Frequently Asked Questions
1) What are Cialdini principles in sales?
They’re seven evidence-based levers—reciprocity, commitment, social proof, authority, liking, scarcity, and unity—that guide ethical influence. Sales teams use them to create clarity, reduce risk, and move buyers forward without pressure.
2) How do Cialdini principles increase win-rate?
They reduce uncertainty at each stage. Proof and authority calm risk. Commitment and scarcity maintain momentum. Unity and liking create partnership. Together, these lift response, compress cycles, and improve close rates.
3) Are Cialdini principles ethical to use?
Yes—when transparent and buyer-centric. Follow rules for truthful claims, clear disclosures, and proper consent. Avoid fabricated urgency or misleading proof. Influence amplifies value; it should not replace it.

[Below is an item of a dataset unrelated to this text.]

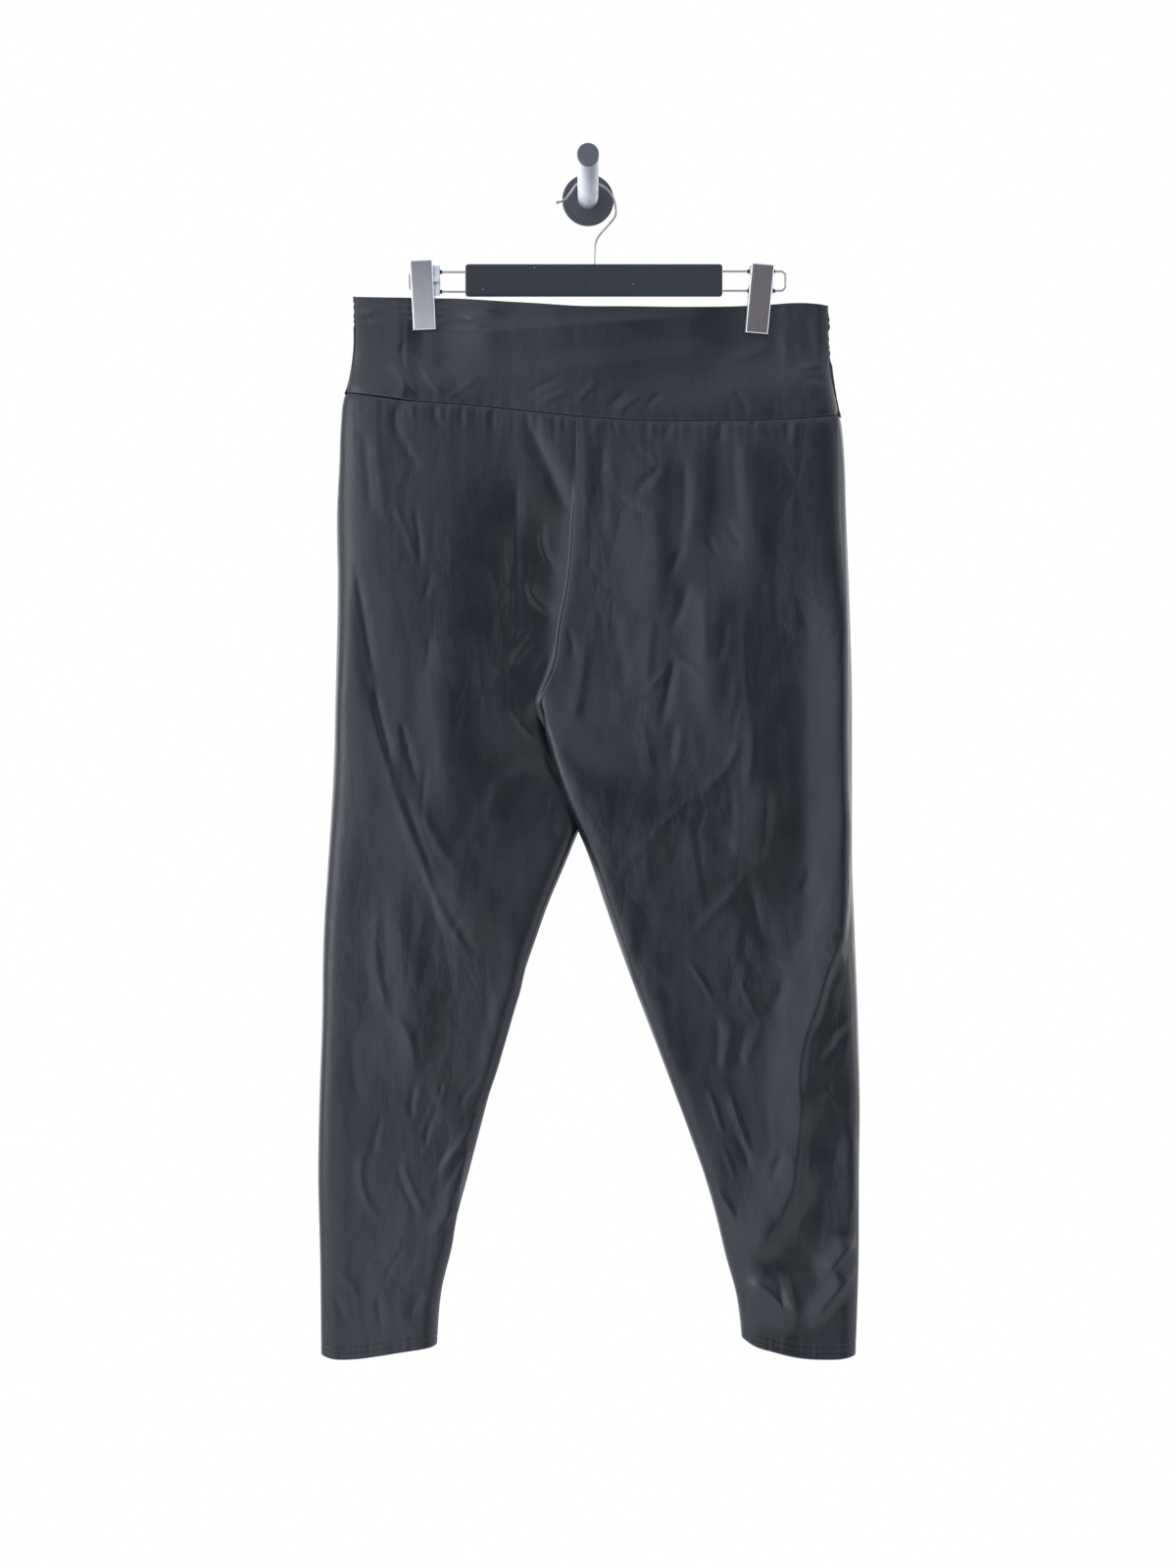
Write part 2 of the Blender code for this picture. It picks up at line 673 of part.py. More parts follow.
def clip_plate(clip, face):
    """A steel plate with its edges turned in: upright along the cloth, then spread to the top."""
    towards = -1 if face == "front" else 1
    half = CLIP_WIDTH / 2
    jaw_y = PINCH_DEPTH + GAP + PAD_THICK + GAP + CLIP_SHEET
    profile = ((0, jaw_y), (JAW_HEIGHT, jaw_y), (CLIP_HEIGHT, jaw_y + CLIP_SPREAD))
    across = ((-half, CLIP_LIP), (-half, 0), (half, 0), (half, CLIP_LIP))
    points = [(x, towards * (y - lip), height) for height, y in profile for x, lip in across]
    faces = []
    for row in range(len(profile) - 1):
        for column in range(len(across) - 1):
            a = row * len(across) + column
            quad = (a, a + 1, a + 1 + len(across), a + len(across))
            faces.append(quad if towards < 0 else quad[::-1])
    plate = mesh_object(f"clip_{clip.name}_plate_{face}", points, faces, BRUSHED_STEEL)
    place_on_clip(plate, clip)
    add_solidify(plate, CLIP_SHEET)
    add_bevel(plate, 0.3 * MM, 1)
    shade_smooth(plate)


def clip_pad(clip, face):
    """The rubber grip between a plate's jaw and the cloth."""
    towards = -1 if face == "front" else 1
    size = (CLIP_WIDTH - 2 * CLIP_SHEET - 1.6 * MM, PAD_THICK, JAW_HEIGHT - 4 * MM)
    pad = box(f"clip_{clip.name}_pad_{face}", size, (0, 0, 0), RUBBER)
    middle = Vector((0, towards * (PINCH_DEPTH + GAP + PAD_THICK / 2), JAW_HEIGHT / 2))
    for corner in pad.data.vertices:
        corner.co += middle
    place_on_clip(pad, clip)
    add_bevel(pad, 0.3 * MM, 1)


def clip_slider(clip, loop):
    """The body that the two wires run through and the plates rock on."""
    middle = WIRES_Z[clip.name]
    top = loop.upper_z * MM + SLIDER_ABOVE_WIRE
    bottom = loop.lower_z * MM - SLIDER_BELOW_WIRE
    back_half = (
        (SLIDER_WEB, bottom),
        (SLIDER_WEB, middle - 3 * SLIDER_RIB_EDGE),
        (SLIDER_RIB, middle - SLIDER_RIB_EDGE),
        (SLIDER_RIB, middle + SLIDER_RIB_EDGE),
        (SLIDER_WEB, middle + 3 * SLIDER_RIB_EDGE),
        (SLIDER_WEB, top),
    )
    outline = [*back_half, *[(-y, z) for y, z in reversed(back_half)]]
    curve = bpy.data.curves.new(f"clip_{clip.name}_outline", "CURVE")
    curve.dimensions = "2D"
    curve.fill_mode = "BOTH"
    curve.extrude = SLIDER_HALF_WIDTH
    spline = curve.splines.new("POLY")
    spline.use_cyclic_u = True
    spline.points.add(len(outline) - 1)
    for place, (y, z) in zip(spline.points, outline):
        place.co = (y, z, 0, 1)
    drawn = bpy.data.objects.new("outline", curve)
    CUTTERS.objects.link(drawn)
    drawn.rotation_euler = (math.pi / 2, 0, math.pi / 2)
    drawn.location = (clip.slider_x * MM, HANG_Y, 0)
    slider = meshed(drawn, f"clip_{clip.name}_slider", CHROME)
    for level in (loop.upper_z * MM, loop.lower_z * MM):
        hole = rod(
            f"clip_{clip.name}_wire_hole",
            LOOP_WIRE + GAP,
            4 * SLIDER_HALF_WIDTH,
            (clip.slider_x * MM, HANG_Y, level),
            "X",
            CHROME,
            sides=16,
            group=CUTTERS,
        )
        cut_with(slider, hole)
    shade_smooth(slider)


def meshed(drawn, name, finish):
    """A curve object as a closed mesh object in the same place; the curve is removed."""
    bpy.context.view_layer.update()
    seen = drawn.evaluated_get(bpy.context.evaluated_depsgraph_get())
    mesh = bpy.data.meshes.new_from_object(seen)
    mesh.name = name
    mesh.materials.clear()
    bm = bmesh.new()
    bm.from_mesh(mesh)
    bmesh.ops.remove_doubles(bm, verts=bm.verts, dist=0.01 * MM)
    bmesh.ops.recalc_face_normals(bm, faces=bm.faces)
    bm.to_mesh(mesh)
    bm.free()
    made = add_object(name, mesh, finish)
    made.matrix_world = drawn.matrix_world
    bpy.data.objects.remove(drawn, do_unlink=True)
    return made


def cut_with(thing, cutter):
    cutter.hide_render = True
    cutter.display_type = "WIRE"
    cut = thing.modifiers.new("hole", "BOOLEAN")
    cut.operation = "DIFFERENCE"
    cut.solver = "EXACT"
    cut.object = cutter


# ---------------------------------------------------------------- the wall peg


def wall_peg():
    plate = rod(
        "peg_plate",
        PLATE_RADIUS,
        PLATE_DEPTH,
        (0, -PLATE_DEPTH / 2, 0),
        "Y",
        BLACK_PLASTIC,
        sides=64,
    )
    add_bevel(plate, 0.8 * MM, 2)
    shade_smooth(plate)
    start = PLATE_DEPTH + GAP
    end = PEG_REACH - CAP_LENGTH - GAP
    middle = (0, -(start + end) / 2, 0)
    tube = rod("peg_rod", PEG_RADIUS, end - start, middle, "Y", BRUSHED_STEEL)
    shade_smooth(tube)
    cap_middle = (0, CAP_LENGTH / 2 - PEG_REACH, 0)
    cap = rod("peg_cap", PEG_RADIUS, CAP_LENGTH, cap_middle, "Y", BLACK_PLASTIC)
    add_bevel(cap, 1.0 * MM, 2)
    shade_smooth(cap)


def build():
    clear_scene()
    for face in ("front", "back"):
        waistband(face)
    for side in ("left", "right"):
        leg(side)
    hanger_bar()
    hanger_hook()
    for clip, loop in zip(CLIPS, LOOPS):
        hanger_loop(loop)
        clip_slider(clip, loop)
        for face in ("front", "back"):
            clip_plate(clip, face)
            clip_pad(clip, face)
    wall_peg()
    bpy.context.view_layer.update()


build()
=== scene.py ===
"""The looks of the leggings on their clip hanger: view, light, cloth, creases, stitching, finishes.

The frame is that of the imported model: -Y faces the viewer and +X is the viewer's right. Lengths are
in millimetres unless a comment says metres, and MM turns them into metres where a mesh is made.
Heights on the cloth are drops below the middle of the waist's edge.
"""

from collections import namedtuple
import math

import bpy
import numpy as np
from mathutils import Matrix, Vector, noise


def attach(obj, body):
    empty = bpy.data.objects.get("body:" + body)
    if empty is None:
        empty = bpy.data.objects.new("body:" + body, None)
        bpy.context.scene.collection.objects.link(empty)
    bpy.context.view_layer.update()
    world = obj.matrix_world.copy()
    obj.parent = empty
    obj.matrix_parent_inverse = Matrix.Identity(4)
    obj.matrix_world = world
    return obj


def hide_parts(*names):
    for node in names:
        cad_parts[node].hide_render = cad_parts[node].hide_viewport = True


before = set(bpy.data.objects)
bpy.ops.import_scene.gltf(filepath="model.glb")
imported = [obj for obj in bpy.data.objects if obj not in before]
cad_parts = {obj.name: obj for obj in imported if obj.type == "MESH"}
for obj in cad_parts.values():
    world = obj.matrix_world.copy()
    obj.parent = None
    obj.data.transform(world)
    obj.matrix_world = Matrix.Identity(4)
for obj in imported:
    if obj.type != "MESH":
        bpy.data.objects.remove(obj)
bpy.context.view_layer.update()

MM = 0.001
GAP = 0.3  # between pieces that touch
TOWARDS = {"front": -1, "back": 1}  # along Y
OUTWARDS = {"left": -1, "right": 1}  # along X

HANG_Y = -27.0  # the plane in which the hook, the hanger and the cloth hang
WAIST_Z = -102.4  # the middle of the waist's top edge

BAND_THICK = 2.0
LEG_THICK = 1.2
HEM_THICK = 2.1

SEAM_DROP = 92.0
CROTCH_DROP = 355.5
HEM_DROP = 942.5
HEM_STITCHING = 928.5  # from where the hem is double
PINCH_DEPTH = 2.6  # half the thickness of the cloth where a clip holds it

# ---------------------------------------------------------------- the cloth's tables


def table(columns, *rows):
    """Rows of numbers whose columns have names."""
    row = namedtuple("Row", columns)
    return [row(*numbers) for numbers in rows]


SIDE_FOLDS = table(  # X of the two outer edges
    "drop left right",
    (-10, -209.4, 215.2),
    (2, -209.4, 215.4),
    (30, -209.0, 216.0),
    (58, -213.0, 218.2),
    (74, -217.0, 221.0),
    (86, -220.0, 223.6),
    (107, -221.9, 227.4),
    (140, -223.2, 230.2),
    (181, -225.2, 231.4),
    (252, -224.6, 234.1),
    (340, -226.2, 236.6),
    (428, -228.8, 236.8),
    (498, -233.2, 236.8),
    (568, -237.4, 239.4),
    (639, -238.6, 242.0),
    (709, -241.0, 243.6),
    (780, -242.0, 243.0),
    (850, -240.4, 242.8),
    (943, -239.4, 240.0),
)

RISE_SEAMS = table(  # X of the centre front and centre back seams, down to the crotch
    "drop front back",
    (-10, -10.6, 2.0),
    (98, -10.6, 0.0),
    (181, -12.3, -5.0),
    (249, -17.6, -13.0),
    (287, -24.6, -18.5),
    (325, -30.2, -29.0),
    (355.5, -42.2, -42.2),
)

INSEAMS = table(  # X of each leg's inner edge; the right thigh laps in front of the left one
    "drop left right",
    (355.5, -42.2, -42.2),
    (368, -38.9, -38.9),
    (380, -34.8, -35.8),
    (395, -28.9, -31.6),
    (428, -17.8, -20.8),
    (450, -11.2, -14.0),
    (467, -9.0, -8.6),
    (480, -13.0, -4.2),
    (498, -20.2, 2.6),
    (533, -35.0, 14.4),
    (568, -47.5, 26.6),
    (604, -59.8, 39.6),
    (674, -80.2, 66.4),
    (744, -98.8, 92.4),
    (780, -108.2, 105.0),
    (815, -117.6, 115.0),
    (850, -125.4, 123.4),
    (885, -132.0, 133.0),
    (943, -136.4, 139.4),
)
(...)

4) Which principle should I start with?
Start with reciprocity. Create a short, reusable asset for each ICP role. Then add micro-commitments to every meeting. Layer relevant proof next, and reserve scarcity for real capacity constraints.
5) How do I measure success with these principles?
Track reply rate, next-step conversion, validation time, cycle length, and onboarding adherence. Attribute changes to specific plays: assets, expert cameos, proof types, and published capacity.